Objective: In the data that follows, find the line containing "obj.matrix_world = world"; then quote that line and every line after it, exactly, through the last one.

···

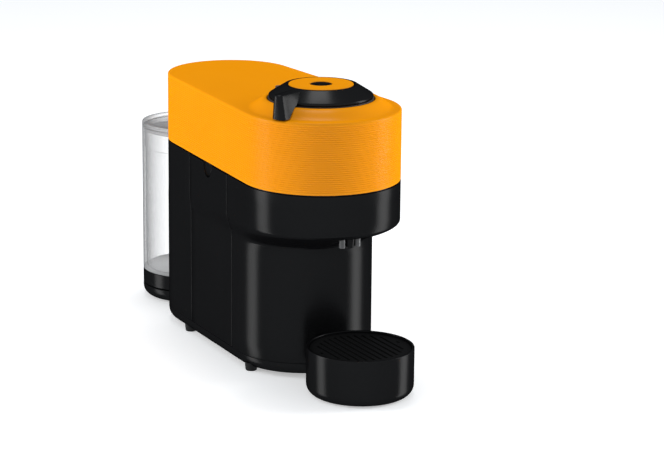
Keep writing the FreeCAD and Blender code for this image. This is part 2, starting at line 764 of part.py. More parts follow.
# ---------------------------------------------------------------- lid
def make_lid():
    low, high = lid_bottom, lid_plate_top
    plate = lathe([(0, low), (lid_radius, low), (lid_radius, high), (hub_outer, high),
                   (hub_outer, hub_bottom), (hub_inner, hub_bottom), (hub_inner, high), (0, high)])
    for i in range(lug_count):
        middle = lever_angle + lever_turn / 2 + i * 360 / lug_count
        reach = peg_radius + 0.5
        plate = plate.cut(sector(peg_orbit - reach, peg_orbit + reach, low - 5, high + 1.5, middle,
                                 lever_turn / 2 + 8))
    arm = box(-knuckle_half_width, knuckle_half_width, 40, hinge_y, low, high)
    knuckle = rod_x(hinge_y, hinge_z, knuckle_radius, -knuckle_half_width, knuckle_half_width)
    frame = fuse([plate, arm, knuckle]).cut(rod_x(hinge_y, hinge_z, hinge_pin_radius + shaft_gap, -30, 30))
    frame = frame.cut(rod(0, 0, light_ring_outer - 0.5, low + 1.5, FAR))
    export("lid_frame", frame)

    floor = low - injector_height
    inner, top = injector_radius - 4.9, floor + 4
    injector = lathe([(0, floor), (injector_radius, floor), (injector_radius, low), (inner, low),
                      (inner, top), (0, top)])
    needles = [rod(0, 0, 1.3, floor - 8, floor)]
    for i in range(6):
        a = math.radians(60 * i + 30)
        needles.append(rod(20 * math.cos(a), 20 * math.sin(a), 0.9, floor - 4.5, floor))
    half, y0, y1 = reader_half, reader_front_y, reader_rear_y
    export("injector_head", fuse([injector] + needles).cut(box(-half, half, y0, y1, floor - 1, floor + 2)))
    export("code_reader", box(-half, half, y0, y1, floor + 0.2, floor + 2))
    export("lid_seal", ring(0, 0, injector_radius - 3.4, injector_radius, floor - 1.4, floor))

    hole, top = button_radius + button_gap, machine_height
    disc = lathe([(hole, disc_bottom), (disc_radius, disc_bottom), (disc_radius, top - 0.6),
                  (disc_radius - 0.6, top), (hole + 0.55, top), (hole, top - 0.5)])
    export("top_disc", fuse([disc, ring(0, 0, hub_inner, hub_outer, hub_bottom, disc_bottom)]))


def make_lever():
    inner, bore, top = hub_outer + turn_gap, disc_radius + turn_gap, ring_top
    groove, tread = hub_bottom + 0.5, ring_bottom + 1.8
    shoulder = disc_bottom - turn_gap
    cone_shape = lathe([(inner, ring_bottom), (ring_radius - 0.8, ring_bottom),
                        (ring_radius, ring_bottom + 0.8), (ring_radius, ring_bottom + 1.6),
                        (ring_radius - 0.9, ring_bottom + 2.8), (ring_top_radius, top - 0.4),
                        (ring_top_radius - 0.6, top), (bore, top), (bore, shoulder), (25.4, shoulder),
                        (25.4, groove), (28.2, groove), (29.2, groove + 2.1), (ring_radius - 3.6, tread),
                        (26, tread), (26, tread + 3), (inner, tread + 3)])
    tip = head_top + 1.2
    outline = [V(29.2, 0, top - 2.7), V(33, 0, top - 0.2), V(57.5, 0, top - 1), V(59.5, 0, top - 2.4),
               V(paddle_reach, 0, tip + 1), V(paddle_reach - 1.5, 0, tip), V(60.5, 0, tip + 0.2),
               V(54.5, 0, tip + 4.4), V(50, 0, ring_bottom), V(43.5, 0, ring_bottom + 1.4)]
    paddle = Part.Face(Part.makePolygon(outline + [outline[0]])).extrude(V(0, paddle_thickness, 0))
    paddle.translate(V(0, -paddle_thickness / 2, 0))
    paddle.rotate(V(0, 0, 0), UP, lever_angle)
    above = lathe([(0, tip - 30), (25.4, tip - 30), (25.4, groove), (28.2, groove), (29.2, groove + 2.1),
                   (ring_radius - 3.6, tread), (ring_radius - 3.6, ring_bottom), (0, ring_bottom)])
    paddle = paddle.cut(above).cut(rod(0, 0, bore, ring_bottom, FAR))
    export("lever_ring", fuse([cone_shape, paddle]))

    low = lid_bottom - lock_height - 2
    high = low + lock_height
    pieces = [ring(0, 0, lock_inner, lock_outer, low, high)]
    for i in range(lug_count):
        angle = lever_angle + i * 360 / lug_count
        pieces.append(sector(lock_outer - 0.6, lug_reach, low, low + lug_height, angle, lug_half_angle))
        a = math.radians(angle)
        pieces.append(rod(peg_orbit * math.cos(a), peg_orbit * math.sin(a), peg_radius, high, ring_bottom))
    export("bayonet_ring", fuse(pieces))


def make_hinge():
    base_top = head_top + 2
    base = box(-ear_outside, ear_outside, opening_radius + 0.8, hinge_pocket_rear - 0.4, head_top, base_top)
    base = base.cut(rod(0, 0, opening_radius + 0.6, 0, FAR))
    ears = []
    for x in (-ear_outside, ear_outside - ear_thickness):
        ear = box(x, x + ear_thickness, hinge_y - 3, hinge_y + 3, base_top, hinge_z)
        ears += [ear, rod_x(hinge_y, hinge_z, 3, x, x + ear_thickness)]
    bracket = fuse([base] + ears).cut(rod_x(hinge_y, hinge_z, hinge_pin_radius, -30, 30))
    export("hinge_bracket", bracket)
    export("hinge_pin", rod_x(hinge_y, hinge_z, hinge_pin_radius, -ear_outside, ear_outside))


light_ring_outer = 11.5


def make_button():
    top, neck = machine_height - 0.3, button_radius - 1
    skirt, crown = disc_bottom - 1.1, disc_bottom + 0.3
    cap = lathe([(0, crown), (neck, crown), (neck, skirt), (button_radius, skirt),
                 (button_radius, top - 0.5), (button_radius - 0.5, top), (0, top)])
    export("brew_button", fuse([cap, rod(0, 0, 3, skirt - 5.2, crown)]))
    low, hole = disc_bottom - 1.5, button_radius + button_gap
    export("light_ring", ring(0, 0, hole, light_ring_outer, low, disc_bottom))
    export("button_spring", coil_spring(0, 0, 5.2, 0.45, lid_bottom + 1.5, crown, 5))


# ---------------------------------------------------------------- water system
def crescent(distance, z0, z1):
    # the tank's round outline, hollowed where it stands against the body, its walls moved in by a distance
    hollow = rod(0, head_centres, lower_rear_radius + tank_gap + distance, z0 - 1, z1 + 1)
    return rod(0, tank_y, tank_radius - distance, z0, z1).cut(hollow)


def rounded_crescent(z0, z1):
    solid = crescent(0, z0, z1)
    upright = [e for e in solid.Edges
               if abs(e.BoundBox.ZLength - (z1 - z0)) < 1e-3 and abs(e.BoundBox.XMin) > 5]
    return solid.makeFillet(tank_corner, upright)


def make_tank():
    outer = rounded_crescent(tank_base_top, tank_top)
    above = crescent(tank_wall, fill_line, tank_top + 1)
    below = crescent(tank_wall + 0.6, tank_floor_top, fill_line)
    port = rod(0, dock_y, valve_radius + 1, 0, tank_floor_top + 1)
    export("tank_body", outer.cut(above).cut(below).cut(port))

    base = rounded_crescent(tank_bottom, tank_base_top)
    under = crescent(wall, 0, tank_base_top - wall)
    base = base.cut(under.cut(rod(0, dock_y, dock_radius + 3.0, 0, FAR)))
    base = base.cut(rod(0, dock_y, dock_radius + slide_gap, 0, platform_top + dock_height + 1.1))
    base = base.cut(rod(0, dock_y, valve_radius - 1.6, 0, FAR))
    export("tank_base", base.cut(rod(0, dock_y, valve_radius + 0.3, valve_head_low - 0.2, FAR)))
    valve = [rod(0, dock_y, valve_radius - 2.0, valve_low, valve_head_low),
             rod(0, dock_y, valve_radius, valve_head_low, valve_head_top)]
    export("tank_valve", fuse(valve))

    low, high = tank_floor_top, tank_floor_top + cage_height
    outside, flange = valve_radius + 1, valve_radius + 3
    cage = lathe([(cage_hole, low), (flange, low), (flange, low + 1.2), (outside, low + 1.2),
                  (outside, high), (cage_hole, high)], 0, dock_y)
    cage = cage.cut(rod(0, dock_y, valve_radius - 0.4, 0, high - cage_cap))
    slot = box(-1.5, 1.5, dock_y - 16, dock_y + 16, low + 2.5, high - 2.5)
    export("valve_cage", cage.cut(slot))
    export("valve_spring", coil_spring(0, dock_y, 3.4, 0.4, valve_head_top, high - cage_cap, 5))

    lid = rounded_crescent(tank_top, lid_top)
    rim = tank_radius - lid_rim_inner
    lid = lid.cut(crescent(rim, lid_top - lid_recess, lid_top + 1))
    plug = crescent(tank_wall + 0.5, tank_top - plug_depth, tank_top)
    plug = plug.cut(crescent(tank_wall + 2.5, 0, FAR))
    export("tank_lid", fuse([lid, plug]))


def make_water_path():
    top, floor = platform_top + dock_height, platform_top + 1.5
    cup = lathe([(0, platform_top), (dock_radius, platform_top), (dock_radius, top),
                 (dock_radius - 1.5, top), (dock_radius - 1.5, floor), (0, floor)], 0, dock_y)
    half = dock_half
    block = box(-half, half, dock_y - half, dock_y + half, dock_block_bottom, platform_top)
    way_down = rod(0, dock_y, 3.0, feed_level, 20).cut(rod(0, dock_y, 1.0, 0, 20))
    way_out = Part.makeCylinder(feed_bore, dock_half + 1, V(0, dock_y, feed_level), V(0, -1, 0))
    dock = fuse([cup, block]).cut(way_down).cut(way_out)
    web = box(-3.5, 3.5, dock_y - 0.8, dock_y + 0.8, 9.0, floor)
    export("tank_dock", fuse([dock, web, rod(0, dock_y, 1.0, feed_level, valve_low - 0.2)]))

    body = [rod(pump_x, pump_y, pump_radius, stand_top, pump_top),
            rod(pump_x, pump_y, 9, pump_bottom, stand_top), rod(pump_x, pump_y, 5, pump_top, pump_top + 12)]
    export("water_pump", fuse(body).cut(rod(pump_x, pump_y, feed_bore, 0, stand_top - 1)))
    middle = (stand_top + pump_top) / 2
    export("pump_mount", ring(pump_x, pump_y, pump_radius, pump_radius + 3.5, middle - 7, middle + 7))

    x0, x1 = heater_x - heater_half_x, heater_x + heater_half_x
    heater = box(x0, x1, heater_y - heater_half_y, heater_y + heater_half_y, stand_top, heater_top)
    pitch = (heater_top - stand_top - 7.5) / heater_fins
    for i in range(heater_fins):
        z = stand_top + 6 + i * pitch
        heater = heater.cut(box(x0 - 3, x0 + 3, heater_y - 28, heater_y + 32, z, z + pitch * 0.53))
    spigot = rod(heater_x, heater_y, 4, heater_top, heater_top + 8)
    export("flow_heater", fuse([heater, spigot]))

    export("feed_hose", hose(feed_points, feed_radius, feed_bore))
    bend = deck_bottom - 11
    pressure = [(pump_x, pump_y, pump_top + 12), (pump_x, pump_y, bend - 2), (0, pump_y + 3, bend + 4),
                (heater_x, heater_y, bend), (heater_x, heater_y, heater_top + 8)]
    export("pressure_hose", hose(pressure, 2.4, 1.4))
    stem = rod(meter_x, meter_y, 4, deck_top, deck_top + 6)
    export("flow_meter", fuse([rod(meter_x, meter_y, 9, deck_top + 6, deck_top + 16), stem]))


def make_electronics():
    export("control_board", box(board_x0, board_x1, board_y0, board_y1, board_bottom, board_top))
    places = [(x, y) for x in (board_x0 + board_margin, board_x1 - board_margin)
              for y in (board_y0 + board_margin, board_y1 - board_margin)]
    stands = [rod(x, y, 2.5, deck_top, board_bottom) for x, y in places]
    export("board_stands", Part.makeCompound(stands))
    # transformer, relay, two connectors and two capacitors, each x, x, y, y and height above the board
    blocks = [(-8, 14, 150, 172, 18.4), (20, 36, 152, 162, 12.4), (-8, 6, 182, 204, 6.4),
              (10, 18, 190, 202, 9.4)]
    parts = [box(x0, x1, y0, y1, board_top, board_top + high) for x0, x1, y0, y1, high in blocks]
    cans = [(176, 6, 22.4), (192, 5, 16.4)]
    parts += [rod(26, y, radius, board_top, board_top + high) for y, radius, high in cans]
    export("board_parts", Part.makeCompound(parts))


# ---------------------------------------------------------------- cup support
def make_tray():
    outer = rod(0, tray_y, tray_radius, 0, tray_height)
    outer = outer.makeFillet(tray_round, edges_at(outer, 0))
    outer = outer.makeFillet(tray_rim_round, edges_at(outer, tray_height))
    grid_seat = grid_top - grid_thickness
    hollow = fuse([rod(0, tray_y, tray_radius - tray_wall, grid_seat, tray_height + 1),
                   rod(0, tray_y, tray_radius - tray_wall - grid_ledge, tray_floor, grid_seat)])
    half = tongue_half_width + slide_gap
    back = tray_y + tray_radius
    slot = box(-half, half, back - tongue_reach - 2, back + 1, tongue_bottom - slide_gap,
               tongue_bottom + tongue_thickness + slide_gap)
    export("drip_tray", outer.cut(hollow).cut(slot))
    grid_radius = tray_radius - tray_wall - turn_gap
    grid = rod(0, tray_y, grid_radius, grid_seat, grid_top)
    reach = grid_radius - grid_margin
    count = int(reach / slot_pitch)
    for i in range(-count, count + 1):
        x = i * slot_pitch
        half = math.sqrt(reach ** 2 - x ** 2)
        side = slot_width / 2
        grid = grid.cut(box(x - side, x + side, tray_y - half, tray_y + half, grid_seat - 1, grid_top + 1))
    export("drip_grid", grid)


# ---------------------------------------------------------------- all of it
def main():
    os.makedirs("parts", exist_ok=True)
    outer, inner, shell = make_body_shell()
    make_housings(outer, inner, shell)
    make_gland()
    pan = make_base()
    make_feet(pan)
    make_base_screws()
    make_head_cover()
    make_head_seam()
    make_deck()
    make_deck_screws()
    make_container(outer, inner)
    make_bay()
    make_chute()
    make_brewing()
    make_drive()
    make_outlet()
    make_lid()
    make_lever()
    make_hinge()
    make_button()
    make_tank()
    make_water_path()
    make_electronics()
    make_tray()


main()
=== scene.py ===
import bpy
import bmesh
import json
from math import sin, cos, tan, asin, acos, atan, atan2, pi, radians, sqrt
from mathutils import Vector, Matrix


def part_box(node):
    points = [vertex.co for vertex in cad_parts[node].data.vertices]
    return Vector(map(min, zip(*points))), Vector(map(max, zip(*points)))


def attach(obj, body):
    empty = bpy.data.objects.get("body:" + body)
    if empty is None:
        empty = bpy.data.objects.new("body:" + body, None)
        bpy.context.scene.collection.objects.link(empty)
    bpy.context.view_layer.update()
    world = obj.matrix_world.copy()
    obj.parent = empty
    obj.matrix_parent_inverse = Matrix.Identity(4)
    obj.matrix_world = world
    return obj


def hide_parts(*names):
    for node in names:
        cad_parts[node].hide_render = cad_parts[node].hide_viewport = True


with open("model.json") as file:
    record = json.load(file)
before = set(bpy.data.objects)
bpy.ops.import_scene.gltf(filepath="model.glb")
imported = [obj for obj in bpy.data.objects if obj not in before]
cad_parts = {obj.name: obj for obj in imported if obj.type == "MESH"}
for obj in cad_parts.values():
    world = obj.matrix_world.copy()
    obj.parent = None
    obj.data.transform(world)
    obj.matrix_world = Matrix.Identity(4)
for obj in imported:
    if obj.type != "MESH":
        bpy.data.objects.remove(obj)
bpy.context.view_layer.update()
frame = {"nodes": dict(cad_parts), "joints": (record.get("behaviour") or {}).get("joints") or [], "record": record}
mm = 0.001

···

Output for this task:
    obj.matrix_world = world
    return obj


def hide_parts(*names):
    for node in names:
        cad_parts[node].hide_render = cad_parts[node].hide_viewport = True


with open("model.json") as file:
    record = json.load(file)
before = set(bpy.data.objects)
bpy.ops.import_scene.gltf(filepath="model.glb")
imported = [obj for obj in bpy.data.objects if obj not in before]
cad_parts = {obj.name: obj for obj in imported if obj.type == "MESH"}
for obj in cad_parts.values():
    world = obj.matrix_world.copy()
    obj.parent = None
    obj.data.transform(world)
    obj.matrix_world = Matrix.Identity(4)
for obj in imported:
    if obj.type != "MESH":
        bpy.data.objects.remove(obj)
bpy.context.view_layer.update()
frame = {"nodes": dict(cad_parts), "joints": (record.get("behaviour") or {}).get("joints") or [], "record": record}
mm = 0.001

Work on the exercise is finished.